697 güvenlik görevlisinin yaralandığı ve 1 polis memurumuzun şehit olduğu, ekonomiye doğrudan 1,4 milyar USD, dolaylı olarak da 100’lerce milyar USD zarar veren bu olayları ancak “ayaklanma” kelimesiyle doğru ifade edebiliriz.

MHP Genel Başkanı Bahçeli, prensip olarak Gezi’yi desteklemiş ve hükûmeti eleştirmiş olsa da seçmenini sokaklardan uzak tutarak, siyasetteki düzgün çizgisini tescil etmiş ve belki de iç savaş beklentisi içinde olanların heveslerini kursaklarında bırakmıştır. Ancak, demokratik yollarla iktidara gelme geleneği olmayan bazı mihrakların, artık “açık oy, gizli tasnif” şansları da olmadığına göre, Gezi gibi ayaklanmalardan, 27 Mayıs gibi darbelerden, 15 Temmuz gibi ihanetlerden medet ummaları kaçınılmazdır.

İşte bu ayaklanma ruhunu diri tutmak isteyen siyâsî muhalefet de boş durmuyor elbette. Ayaklanmaya katılanlardan bahsederken “aydınlık gençler” ifadesini kullanan Kılıçdaroğlu da, terörist başının posterleriyle ayaklanmaya katılanların partisi HDP de, 7 saat canlı yayın yaparak “iç savaş” nâraları atan CNN ve hâlâ Türkiye Cumhuriyeti ile Erdoğan iktidarını suçlu gösteren ifadelerle Gezi sunumu yapan Wikipedia da farklı hareket etmiyor ve bundan utanmıyorlar.

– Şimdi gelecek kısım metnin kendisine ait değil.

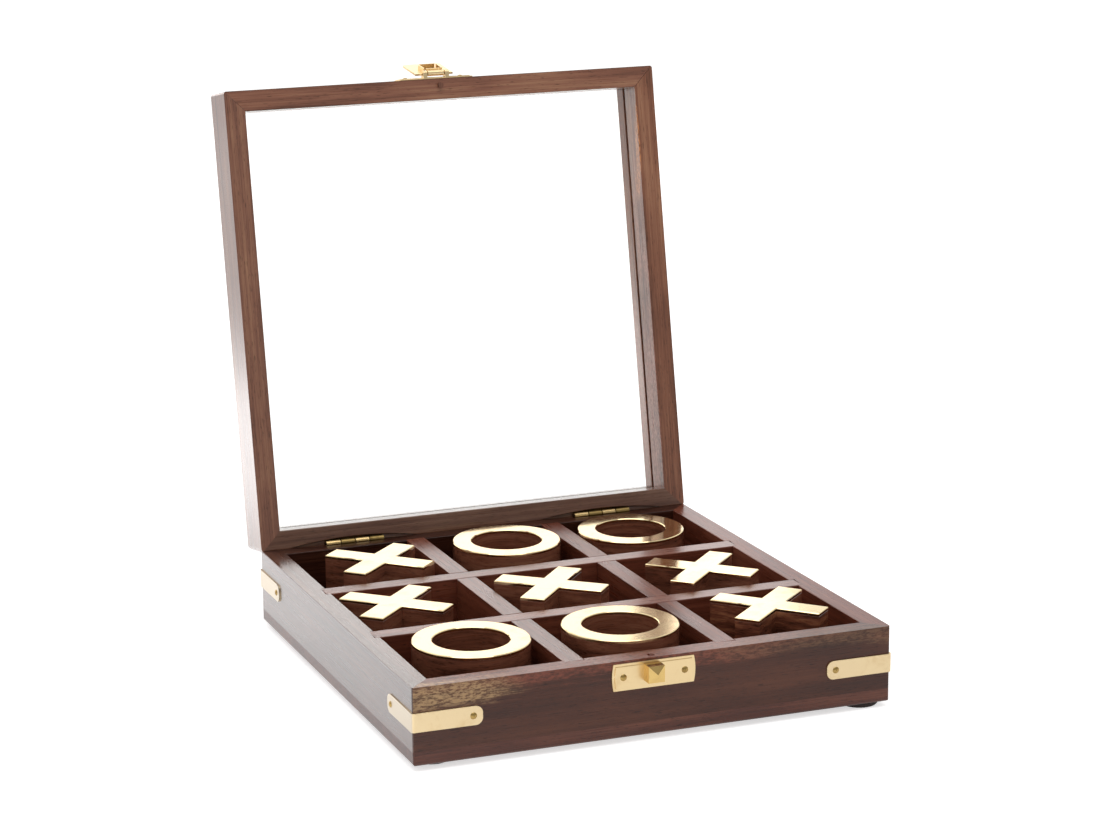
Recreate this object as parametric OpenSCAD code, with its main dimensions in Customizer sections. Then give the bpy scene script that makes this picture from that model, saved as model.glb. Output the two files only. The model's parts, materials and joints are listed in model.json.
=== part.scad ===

İktidarı değiştirmenin yolu, devlete ve vatandaşın malına zarar vermekten geçiyorsa, bu masum bir muhalefet hareketi gibi gösterilemez. Devletin kurucusu olduğunu iddia edenlerin flâmaları terör örgütlerinin paçavralarıyla birlikte sallanıyorsa, bunun millî bir hareket olduğu iddia edilemez. Karşılarında ancak ekonomik sebeplerle devrilebilecek bir iktidar olduğunu zannedenlerin, Gezi’den, 17/25 Aralık’tan, 15 Temmuz’dan kaynaklanan ekonomik krizleri yok sayarak dâvâsına bağlı kalan milyonlardan ders almasının zamanı geldi de geçiyor.